* **OBJECTIVE**:
Find and copy lines holding "joints".

* **RAW DATA**:
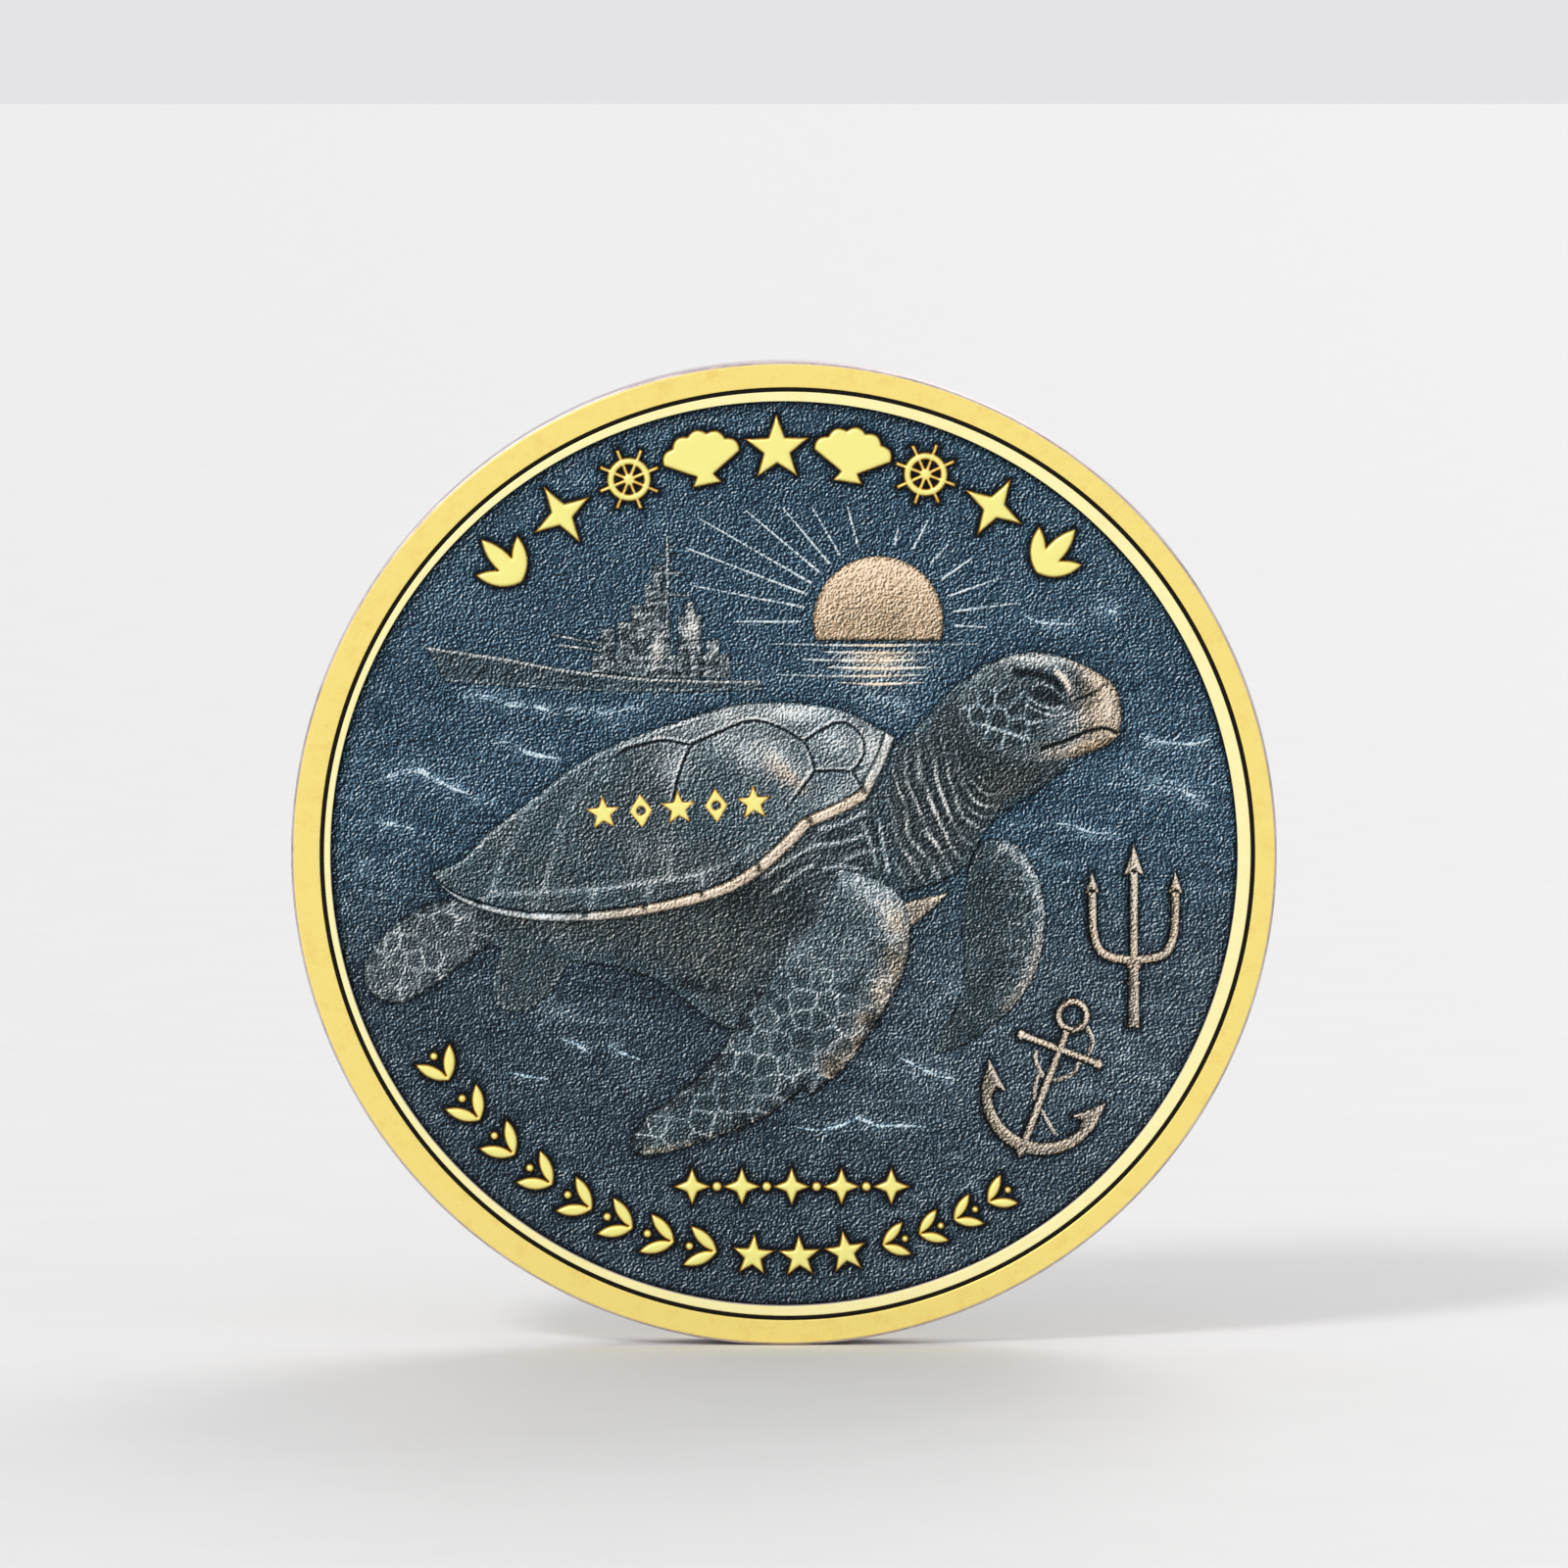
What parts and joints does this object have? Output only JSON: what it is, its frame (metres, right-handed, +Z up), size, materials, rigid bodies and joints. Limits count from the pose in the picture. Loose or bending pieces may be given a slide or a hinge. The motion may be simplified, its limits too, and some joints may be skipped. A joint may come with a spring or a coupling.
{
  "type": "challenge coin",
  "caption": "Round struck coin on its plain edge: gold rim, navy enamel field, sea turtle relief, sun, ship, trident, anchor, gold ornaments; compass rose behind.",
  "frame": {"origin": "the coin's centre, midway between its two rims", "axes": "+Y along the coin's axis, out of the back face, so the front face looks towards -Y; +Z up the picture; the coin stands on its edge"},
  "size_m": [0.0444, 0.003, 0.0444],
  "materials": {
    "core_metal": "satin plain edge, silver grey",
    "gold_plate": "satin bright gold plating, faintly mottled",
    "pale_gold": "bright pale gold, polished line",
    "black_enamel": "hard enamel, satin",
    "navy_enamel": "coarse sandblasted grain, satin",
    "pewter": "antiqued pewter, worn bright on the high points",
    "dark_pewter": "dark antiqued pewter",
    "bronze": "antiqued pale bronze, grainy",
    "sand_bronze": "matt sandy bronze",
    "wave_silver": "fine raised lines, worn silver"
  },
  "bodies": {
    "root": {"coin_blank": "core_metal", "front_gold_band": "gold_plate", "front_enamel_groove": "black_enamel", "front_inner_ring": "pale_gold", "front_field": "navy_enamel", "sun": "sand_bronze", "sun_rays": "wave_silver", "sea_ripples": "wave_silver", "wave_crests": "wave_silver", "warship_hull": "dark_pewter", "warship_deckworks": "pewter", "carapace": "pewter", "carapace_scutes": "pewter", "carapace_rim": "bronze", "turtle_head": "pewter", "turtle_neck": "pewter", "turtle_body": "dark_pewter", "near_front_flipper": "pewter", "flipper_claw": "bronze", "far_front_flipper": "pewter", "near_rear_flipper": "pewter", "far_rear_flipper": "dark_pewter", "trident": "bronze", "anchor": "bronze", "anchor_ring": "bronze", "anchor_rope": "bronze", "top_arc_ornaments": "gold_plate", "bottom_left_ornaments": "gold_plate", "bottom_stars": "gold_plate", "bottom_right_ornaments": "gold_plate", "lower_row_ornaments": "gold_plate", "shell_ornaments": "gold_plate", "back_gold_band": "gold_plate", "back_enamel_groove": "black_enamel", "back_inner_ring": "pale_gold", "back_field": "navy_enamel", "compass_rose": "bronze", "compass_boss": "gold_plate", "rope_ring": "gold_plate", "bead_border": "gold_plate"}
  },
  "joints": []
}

* **RESULT FOR THIS TASK**:
What parts and joints does this object have? Output only JSON: what it is, its frame (metres, right-handed, +Z up), size, materials, rigid bodies and joints. Limits count from the pose in the picture. Loose or bending pieces may be given a slide or a hinge. The motion may be simplified, its limits too, and some joints may be skipped. A joint may come with a spring or a coupling.
  "joints": []